The only dispute related to the proposed order is whether the stand-up would also include a second sentence that says: "To be clear, late and extra trips will be approved to the same or greater degree than they were performed prior to July 2020 when doing so would increase on-time mail deliveries." Mail performance tanked in July following the issuance of these orders.

USPS spokesperson David Partenheimer said the USPS will comply with the order and that, "Beyond that, I want you to know that with a record number of people across the country voting by mail, the U.S. Postal Service’s number one priority between now and the November election is the secure, timely delivery of the nation’s Election Mail." The USPS plans to deploy "extraordinary measures," according to Partenheimer, including extra deliveries and special pickups.


There are 29.9 million vote-by-mail ballots that haven't been returned to election officials, according to the U.S. Elections Project. While mail service is generally doing better than it was in late July and early August, it is still erratic and well below the USPS's service performance targets. As tens of millions of Americans vote by mail, whether or not the USPS effectively delivers the mail in a timely fashion in the coming days is one of the great unknowns heading into the final stretch of the election.
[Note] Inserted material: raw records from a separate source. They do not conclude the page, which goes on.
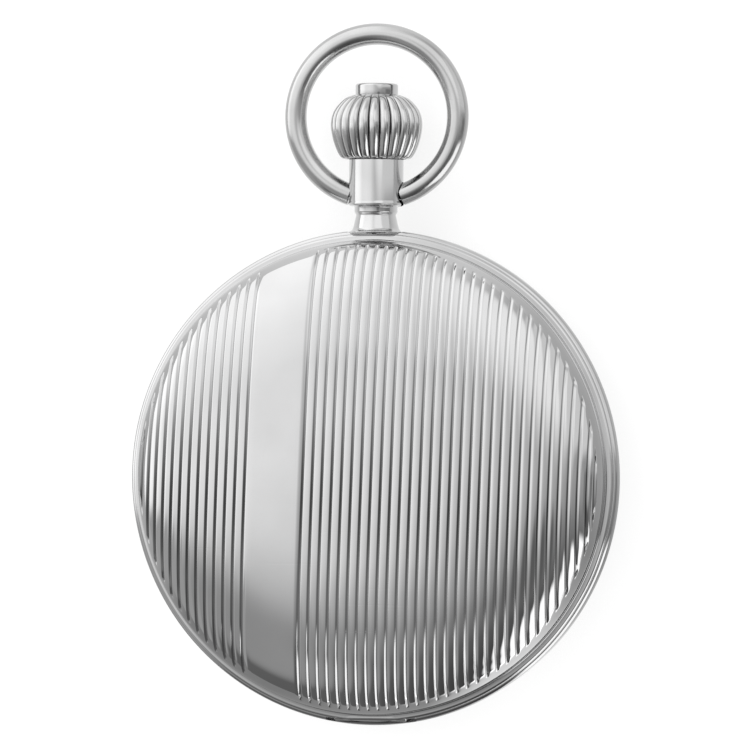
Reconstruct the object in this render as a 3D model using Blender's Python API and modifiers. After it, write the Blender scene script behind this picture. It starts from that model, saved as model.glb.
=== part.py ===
"""Hunter pocket watch with a going-barrel lever movement.

Frame: the watch lies on its back. The origin is the centre of the flat of the rear cover, +Z runs up
through the dial to the front lid, and +Y runs to 12 o'clock, where the pendant, crown and bow are.
Every length in this file is in millimetres and every angle in degrees; MM turns them into metres.
"""

import math

import bmesh
import bpy
from mathutils import Matrix, Vector

MM = 0.001
MERGE = 1e-7

# ---------------------------------------------------------------- driving dimensions
CASE_R = 24.0  # outside of the centre band
MID_Z = 6.6  # plane of the centre band, the stem and the bow
ROUND_STEPS = 40  # facets of the large turned pieces
SMALL_STEPS = 16  # facets of the small turned pieces

# centre band
FLANGE_HALF = 0.95  # half height of the band's visible rim
RING_IN_R, RING_OUT_R = 20.3, 22.2
RING_HALF = 2.6
SHELF_R, SHELF_Z = 20.75, 8.43  # the step that carries the movement holder

# front lid and rear cover
WALL_R = 22.93  # where the lid's wall stands upright
BEAD_R = 23.64  # outside of the lid's rim bead
WALL_FOOT = 1.6  # foot of the wall above the middle plane
SUPER_N = 3.3  # exponent of the shoulder's superellipse
LID_SHOULDER, LID_DOME = 5.4, 0.5
BACK_SHOULDER = 5.25
SHELL = 0.43  # sheet thickness of both covers
LIP_R = 22.28  # the lid's inner lip, which the catch holds
RIM_GAP = 0.03  # a cover's rim above the centre band

# hinges at 6 o'clock
HINGE_Y = -23.25
HINGE_LIFT = 1.0  # hinge axis above or below the middle plane
KNUCKLE_R = 0.5
KNUCKLE_HALF = 1.5  # half length of the cover's knuckle
HINGE_HALF = 3.6
PIN_R, PIN_BORE_R = 0.22, 0.27

# pendant, stem, crown, button and bow, along Y at the middle plane
SPIGOT_R, SLEEVE_BORE_R, NECK_FOOT = 0.92, 0.73, 23.72
STEM_R = 0.42
COLLAR_R, COLLAR_LOW, COLLAR_TOP = 2.65, 26.3, 31.0
SPRING_WELL_R, SPRING_WELL_Y = 1.5, 28.3
CROWN_LOW, CROWN_TOP, CROWN_R, FLUTES = 31.15, 36.95, 4.48, 24
BUTTON_R, BUTTON_TOP = 2.07, 38.2
LEG_X, LEG_R = 1.05, 0.28
BOW_R, BOW_WIRE_R, BOW_Y, BOW_AXIS_Y = 8.0, 1.05, 35.0, 27.45
BOW_PIVOT_R = 0.6

# glass, dial and hands
DIAL_R, DIAL_LOW, DIAL_TOP = 19.5, 9.0, 9.35
GLASS_R = 19.2

# movement: pivots as (x, y) in the plane of the dial, heights as (low, high)
PLATE_R, PLATE_Z = 18.0, (7.0, 8.2)
BRIDGE_Z = (3.9, 5.1)
BARREL = (-7.58, 5.30)
CROWN_WHEEL = (0.0, 11.223)
CENTRE = (0.0, 0.0)
THIRD = (4.094, -4.789)
FOURTH = (0.0, -8.5)
ESCAPE = (-3.84, -12.04)
PALLET = (-6.36, -10.41)
BALANCE = (-9.6, -8.3)
MINUTE = (3.9, 2.6)
SETTING = (3.205, 9.105)
SETTING_LEVER = (2.9, 16.55)
YOKE = (-4.6, 12.45)
BALANCE_R = 5.0
ARBOR_R = 0.22
PIVOT_R = 0.12

# gear trains: teeth and module
TRAIN = {
    "centre": (80, 0.14),
    "third_pinion": (10, 0.14),
    "third": (75, 0.13),
    "fourth_pinion": (10, 0.13),
    "fourth": (80, 0.12),
    "escape_pinion": (8, 0.12),
}
BARREL_TEETH, CENTRE_PINION_TEETH, BARREL_MODULE = 77, 12, 0.2079
RATCHET_TEETH, CROWN_WHEEL_TEETH, WIND_MODULE = 46, 28, 0.26
RATCHET_WELL_R = 6.3


# ---------------------------------------------------------------- scene, materials and helpers
def clear_scene():
    for obj in list(bpy.data.objects):
        bpy.data.objects.remove(obj, do_unlink=True)


def collection(name):
    made = bpy.data.collections.new(name)
    bpy.context.scene.collection.children.link(made)
    return made


def material(name, colour, metallic, roughness, alpha=1.0):
    made = bpy.data.materials.new(name)
    made.use_nodes = True
    shader = made.node_tree.nodes["Principled BSDF"]
    shader.inputs["Base Color"].default_value = (*colour, 1.0)
    shader.inputs["Metallic"].default_value = metallic
    shader.inputs["Roughness"].default_value = roughness
    shader.inputs["Alpha"].default_value = alpha
    return made


clear_scene()
WATCH = collection("hunter_pocket_watch")
CUTTERS = collection("cutters")
MATERIALS = {
    "case": material("case_chrome", (0.78, 0.78, 0.79), 1.0, 0.08),
    "steel": material("polished_steel", (0.62, 0.63, 0.65), 1.0, 0.2),
    "blued": material("blued_steel", (0.06, 0.10, 0.35), 1.0, 0.25),
    "plate": material("rhodium_plate", (0.70, 0.69, 0.66), 1.0, 0.35),
    "brass": material("gilt_brass", (0.83, 0.62, 0.28), 1.0, 0.3),
    "dial": material("white_dial", (0.86, 0.85, 0.81), 0.0, 0.35),
    "glass": material("mineral_glass", (0.9, 0.95, 0.95), 0.0, 0.02, 0.3),
    "jewel": material("ruby", (0.55, 0.03, 0.10), 0.0, 0.1),
}


def metres(*values):
    return tuple(v * MM for v in values)


def keep(obj, slot, home=WATCH):
    """Links obj and gives it its material."""
    home.objects.link(obj)
    obj.data.materials.clear()
    obj.data.materials.append(MATERIALS[slot])
    if isinstance(obj.data, bpy.types.Mesh):
        obj.data.shade_smooth()
        obj.data.set_sharp_from_angle(angle=math.radians(35))
    return obj


def as_cutter(obj):
    """Moves obj out of the model: it only shapes another piece."""
    for home in list(obj.users_collection):
        home.objects.unlink(obj)
    CUTTERS.objects.link(obj)
    obj.hide_render = True
    obj.display_type = "WIRE"
    return obj


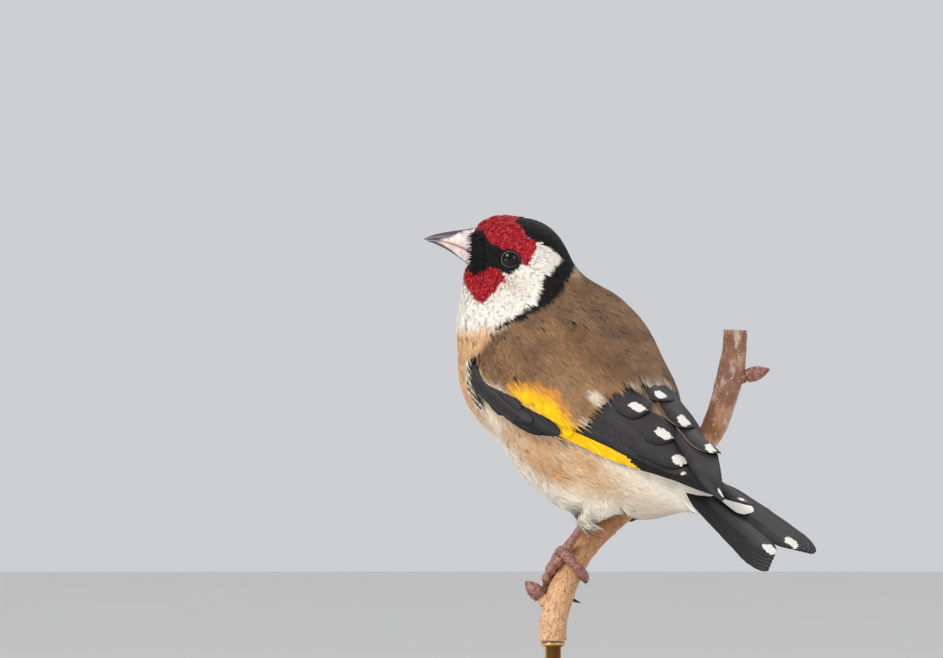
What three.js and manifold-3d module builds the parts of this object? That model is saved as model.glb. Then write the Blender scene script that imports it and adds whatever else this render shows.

Rescinding the single most impactful policy that delayed mail should help. 

This development should result in more votes already in the mail reaching election officials before deadline. But if you're reading this now and haven't mailed in your vote yet, the safest way to get your vote counted at this point is to drop it off at an official drop-off location if available or vote in person for the highest probability their vote will be received and counted.